Water controls the seasonal rhythm of rock glacier flow

Rock glaciers are creeping periglacial landforms experiencing strong acceleration during recent atmospheric warming and raising concerns with regard to their future behaviour and stability. High resolution kinematic observations show strong seasonal and multi-annual variations in rock glacier creep, but the linking mechanisms to environmental forcing remain poorly understood and lack quantitative models. Here we investigate the interaction between rock glacier creep and climatic forcing - temperature and precipitation - by developing a novel conceptual and numerical modelling approach. The model is constrained and the results are compared with data from the Dirru Rock Glacier (Vallis - CH). We are able to reproduce the observed velocity variations both in magnitude and phase on seasonal and inter-annual time scales. We find that water from liquid precipitation and snow melt, rather than air temperature, is the main driver of variations in rock glacier creep.

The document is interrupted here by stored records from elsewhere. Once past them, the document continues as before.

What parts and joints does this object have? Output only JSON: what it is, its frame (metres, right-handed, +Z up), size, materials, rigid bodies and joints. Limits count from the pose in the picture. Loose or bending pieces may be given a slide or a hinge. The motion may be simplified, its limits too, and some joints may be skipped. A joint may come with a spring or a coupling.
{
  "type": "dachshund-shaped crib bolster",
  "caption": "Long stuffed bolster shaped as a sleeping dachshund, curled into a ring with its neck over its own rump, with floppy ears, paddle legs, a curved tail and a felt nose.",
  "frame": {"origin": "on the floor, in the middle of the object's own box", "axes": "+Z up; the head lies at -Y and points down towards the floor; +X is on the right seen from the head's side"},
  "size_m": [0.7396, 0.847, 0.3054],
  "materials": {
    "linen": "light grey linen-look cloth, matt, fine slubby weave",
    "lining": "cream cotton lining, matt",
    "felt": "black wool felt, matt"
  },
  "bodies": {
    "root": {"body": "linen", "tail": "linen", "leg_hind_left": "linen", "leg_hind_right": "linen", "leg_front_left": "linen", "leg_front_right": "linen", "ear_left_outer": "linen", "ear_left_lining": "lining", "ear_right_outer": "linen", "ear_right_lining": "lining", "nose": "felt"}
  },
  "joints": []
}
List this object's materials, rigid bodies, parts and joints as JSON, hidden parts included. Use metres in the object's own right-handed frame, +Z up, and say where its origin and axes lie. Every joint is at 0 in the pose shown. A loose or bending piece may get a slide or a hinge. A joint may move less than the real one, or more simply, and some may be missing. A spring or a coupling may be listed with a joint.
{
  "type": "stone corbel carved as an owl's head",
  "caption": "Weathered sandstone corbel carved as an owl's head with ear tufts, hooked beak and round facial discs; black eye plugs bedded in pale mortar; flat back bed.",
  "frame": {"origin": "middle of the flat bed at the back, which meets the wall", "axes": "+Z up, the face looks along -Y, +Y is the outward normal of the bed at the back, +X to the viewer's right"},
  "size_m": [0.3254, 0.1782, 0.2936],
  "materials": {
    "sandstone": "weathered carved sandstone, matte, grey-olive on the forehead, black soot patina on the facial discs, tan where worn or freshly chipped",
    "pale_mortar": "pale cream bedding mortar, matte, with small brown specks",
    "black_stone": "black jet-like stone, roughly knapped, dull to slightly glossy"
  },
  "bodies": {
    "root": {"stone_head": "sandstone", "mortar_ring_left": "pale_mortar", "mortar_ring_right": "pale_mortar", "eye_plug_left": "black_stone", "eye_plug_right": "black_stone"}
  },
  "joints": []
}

Our results imply that the influence of water on rock glacier creep is fundamental and must be considered when investigating the historic and future evolution of rock glaciers. •Seven years of continuous in-situ observations for Dirru Rock Glacier.•Surface velocity is the combination of different superimposed signals.•Our process based model can reproduce velocity variations both in magnitude and phase.•Flow variations are governed by water, rather than air and ground temperature.•Rock glacier dynamics is complex and its coupling to climate strongly non-linear.